Spot gold gained 0.4 per cent to $1,422 (U.S.) an ounce by 3:33 p.m. ET, having earlier touched a high of $1,430. U.S. gold futures for April delivery settled up $7.60 at $1,423.80.

Gold futures traded on the New York Mercantile Exchange were again one of the most actively trading commodity markets, with volume topping 200,000 lots, one of the heaviest trading days year to date.

Bullion's failure to capitalize on record highs on recent strong volume suggested some investors are skeptical about the metal's investment appeal, analysts said.

"It (higher volume) is showing some of the money in gold has been taken out and moved to other assets," Fred Schoenstein, trader at Heraeus Precious Metals Management said. "Gold's been a great asset over the last year, but why would you stay in a trade that has performed so well and so long when there are other markets where you can make money?"

A Reuters poll showed that gold's decade-long rally, which took the metal to record $1,447.40 an ounce last week, looks set to plateau in the second quarter as more downside risks for bullion emerge.

On charts, spot gold must close consecutively higher above its double-top resistance at $1,445 an ounce for a rise toward record $1,500 level, said Rick Bensginor, chief market analyst of Dahlman Rose.


Silver climbed 0.7 per cent to $37.33 an ounce, sending the gold/silver ratio to below 38, the lowest level since 1983.

Daniel Major, an analyst at RBS, said that the price of silver has been largely driven by technical and momentum trading rather than the fundamentals.

Industrial demand for silver is set to rise to 665.9 million ounces by 2015 from $487.4-million ounces last year, metals consultancy GFMS said in a report prepared in conjunction with the Silver Institute.

Gold has struggled to eke out fresh gains as financial markets digest hints from the euro zone and U.S. authorities they may be set to tighten historically loose monetary policy.

"Gold players are anxiously waiting for policy signals from the U.S. and to see what the ECB (European Central Bank) actually does next week in its monthly meeting," said Credit Agricole analyst Robin Bhar.

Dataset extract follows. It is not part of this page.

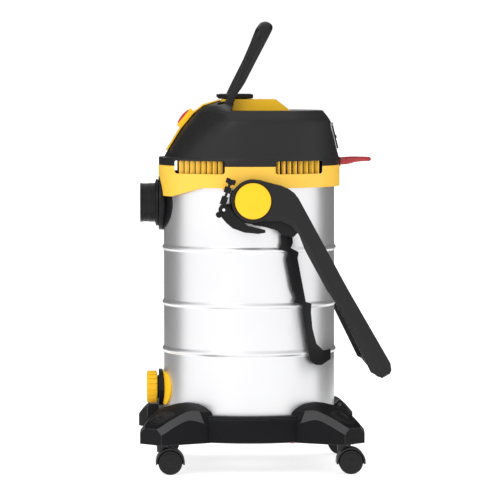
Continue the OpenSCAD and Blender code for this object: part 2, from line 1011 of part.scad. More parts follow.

Investors also await Friday's U.S. non-farm payrolls report, which could set the tone for the near-term direction of gold.

Platinum group metals rebounded after a recent sell-off as production at Japan's major auto plants are interrupted after the earthquake, tsunami and the subsequent nuclear crisis that hit the country nearly three weeks ago.

PGM sentiment improved after Nissan Motor Co Ltd said on Wednesday it would resume normal operations at all its Japanese plants except one by mid-April.

Platinum gained 2 per cent to $1,768.50 an ounce, while palladium rose 0.3 per cent to $750.72.